▼

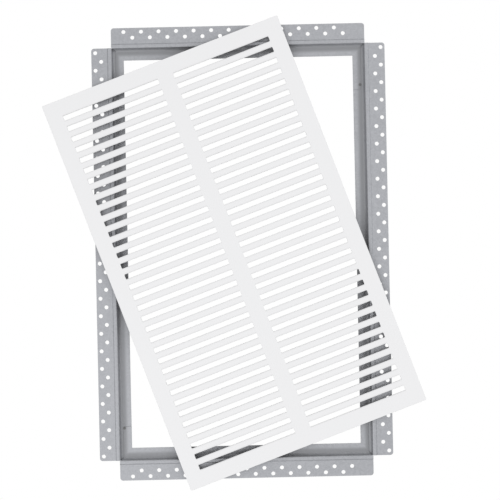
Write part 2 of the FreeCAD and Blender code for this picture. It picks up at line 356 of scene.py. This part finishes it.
def backGroup():
    # One on the back of a plate, none above the given level
    group, start, end = newGroup("backSide", [
        ("Vector", "NodeSocketVector", None),
        ("Level", "NodeSocketFloat", 0.0),
        ("Blend", "NodeSocketFloat", 0.0002),
    ], "Mask")
    z = splitAxes(group, start.outputs["Vector"])[2]
    above = calculate(group, "ADD", start.outputs["Level"], start.outputs["Blend"])
    group.links.new(remap(group, z, start.outputs["Level"], above, 1.0, 0.0), end.inputs["Mask"])
    return group


effects = {
    "mottle": mottleGroup(),
    "grain": grainGroup(),
    "fold": foldGroup(),
    "lapSpot": lapSpotGroup(),
    "slotShade": slotShadeGroup(),
    "back": backGroup(),
}
print("effects made")


# Materials

cover = {
    "turn": 20.0,                 # degrees
    "gap": 1.0 * mm,              # closed cover to the recess wall
    "corner": 2 * mm,
    "cornerSteps": 6,
    "rim": 25.3 * mm,
    "web": 25.4 * mm,
    "slotWidth": 8 * mm,
    "slotPitch": 18 * mm,
    "slotCorner": 1.3 * mm,
    "slotSteps": 4,
    "punch": 6 * mm,              # length of the punch that cuts a slot
    "edgeRound": 0.25 * mm,
    "paint": (0.835, 0.835, 0.845),
    "paintedSlotShadeColour": (0.745, 0.745, 0.755),    # painted shade round the slots
    "paintedSlotShadeReach": 2.6 * mm,
    "primer": (0.15, 0.13, 0.115),        # the back is primed only
    "primerReach": 0.3 * mm,              # up the edges, from the back
    "patchScale": 9,
    "cellScale": 500,
    "cellShare": 0.1,
    "grainScale": 1100,
    "grainHeight": 0.05 * mm,
    "metallic": 0.0,
    "roughness": (0.4, 0.5),
    "bump": 0.15,
}
coverMiddle = (coverLow + coverHigh) / 2


def slotRows():
    room = 2 * (recessY - cover["gap"] - cover["rim"]) - cover["slotWidth"]
    return math.floor(room / cover["slotPitch"]) + 1


zinc = {
    "light": (0.468, 0.477, 0.503),
    "dark": (0.352, 0.36, 0.382),
    "fold": (0.276, 0.281, 0.296),        # painted shade on the ledge before the fold of the recess
    "foldReach": 13.5 * mm,
    "foldFull": 7 * mm,
    "lapSpot": (0.15, 0.15, 0.15),
    "lapSpotRadius": 2.7 * mm,
    "lapSpotAcross": 194.6 * mm,
    "lapSpotLong": 7.5 * mm,                 # spot from the end of a long lap
    "lapSpotShort": 2.2 * mm,                # and of a short one
    "patchScale": 14,
    "cellScale": 420,
    "cellShare": 0.5,
    "grainScale": 900,
    "grainHeight": 0.1 * mm,
    "metallic": 0.5,
    "roughness": (0.46, 0.56),
    "bump": 0.12,
}

nickel = {
    "light": (0.66, 0.64, 0.6),
    "dark": (0.56, 0.54, 0.5),
    "patchScale": 120,
    "cellScale": 900,
    "cellShare": 0.2,
    "grainScale": 2500,
    "grainHeight": 0.02 * mm,
    "metallic": 1.0,
    "roughness": (0.22, 0.38),
    "bump": 0.08,
}
toneSpan = (0.2, 0.8)         # most of the mottle's tones lie between these


def newMaterial(name, colour, metallic, roughness):
    material = bpy.data.materials.new(name)
    material.use_nodes = True
    shader = material.node_tree.nodes["Principled BSDF"]
    shader.inputs["Base Color"].default_value = (*colour, 1)
    shader.inputs["Metallic"].default_value = metallic
    shader.inputs["Roughness"].default_value = roughness
    return material


def addEffect(tree, kind, **values):
    # Puts one of the shared effects into a material, over the piece's own coordinates
    node = tree.nodes.new("ShaderNodeGroup")
    node.node_tree = effects[kind]
    tree.links.new(objectPlace(tree), node.inputs["Vector"])
    for name, value in values.items():
        node.inputs[name.replace("_", " ")].default_value = value
    return node.outputs[0]


def objectPlace(tree):
    place = tree.nodes.get("Place")
    if place is None:
        place = tree.nodes.new("ShaderNodeTexCoord")
        place.name = "Place"
    return place.outputs["Object"]


def blend(tree, factor, first, second):
    node = tree.nodes.new("ShaderNodeMix")
    node.data_type = "RGBA"
    colours = [socket for socket in node.inputs if socket.type == "RGBA"]
    feed(tree, node.inputs["Factor"], factor)
    for socket, source in zip(colours, (first, second)):
        feed(tree, socket, source if isinstance(source, bpy.types.NodeSocket) else (*source, 1))
    return [socket for socket in node.outputs if socket.type == "RGBA"][0]


def addMottle(tree, finish):
    # The finish's clouds and cells, which also vary how rough it is
    tone = addEffect(tree, "mottle", Patch_Scale=finish["patchScale"],
                     Cell_Scale=finish["cellScale"], Cell_Share=finish["cellShare"])
    roughness = remap(tree, tone, *toneSpan, *finish["roughness"])
    tree.links.new(roughness, tree.nodes["Principled BSDF"].inputs["Roughness"])
    return tone


def addGrain(tree, finish):
    bump = tree.nodes.new("ShaderNodeBump")
    bump.inputs["Strength"].default_value = finish["bump"]
    bump.inputs["Distance"].default_value = finish["grainHeight"]
    tree.links.new(addEffect(tree, "grain", Scale=finish["grainScale"]), bump.inputs["Height"])
    tree.links.new(bump.outputs["Normal"], tree.nodes["Principled BSDF"].inputs["Normal"])


def makeFrameSteel():
    material = newMaterial("frameSteel", zinc["light"], zinc["metallic"], zinc["roughness"][0])
    tree = material.node_tree
    baseColour = tree.nodes["Principled BSDF"].inputs["Base Color"]
    tone = addMottle(tree, zinc)
    # Painted shade: the ledge is darkened towards the fold of the recess wall
    fold = addEffect(tree, "fold", Half_Width=recessX, Half_Height=recessY,
                     Reach=zinc["foldReach"], Full=zinc["foldFull"])
    # A dark spot by the end of each lap
    lapSpot = addEffect(tree, "lapSpot", Across=zinc["lapSpotAcross"], Radius=zinc["lapSpotRadius"],
                     Long_Lap=recessY - rail["longTab"] + zinc["lapSpotLong"],
                     Short_Lap=recessY - rail["shortTab"] + zinc["lapSpotShort"])
    sheetColour = blend(tree, tone, zinc["dark"], zinc["light"])
    # painted shade laid over the zinc before the recess fold
    foldColour = blend(tree, fold, sheetColour, zinc["fold"])
    tree.links.new(blend(tree, lapSpot, foldColour, zinc["lapSpot"]), baseColour)
    addGrain(tree, zinc)
    return material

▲

--- WORK INSTRUCTIONS ---
Beginning at the top of the data, please return every line until and including the line containing "return group", copied exactly, and nothing past it.

--- CORRECT RESULT ---
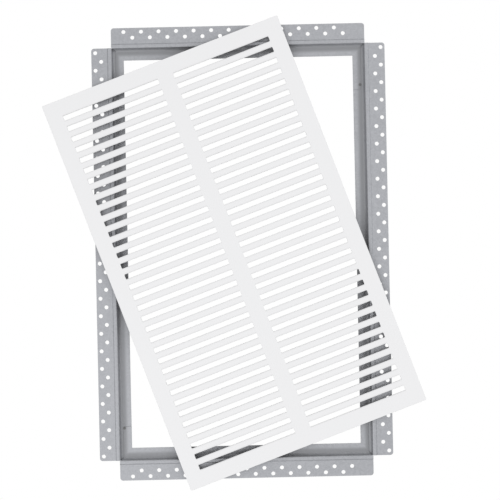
Write part 2 of the FreeCAD and Blender code for this picture. It picks up at line 356 of scene.py. This part finishes it.
def backGroup():
    # One on the back of a plate, none above the given level
    group, start, end = newGroup("backSide", [
        ("Vector", "NodeSocketVector", None),
        ("Level", "NodeSocketFloat", 0.0),
        ("Blend", "NodeSocketFloat", 0.0002),
    ], "Mask")
    z = splitAxes(group, start.outputs["Vector"])[2]
    above = calculate(group, "ADD", start.outputs["Level"], start.outputs["Blend"])
    group.links.new(remap(group, z, start.outputs["Level"], above, 1.0, 0.0), end.inputs["Mask"])
    return group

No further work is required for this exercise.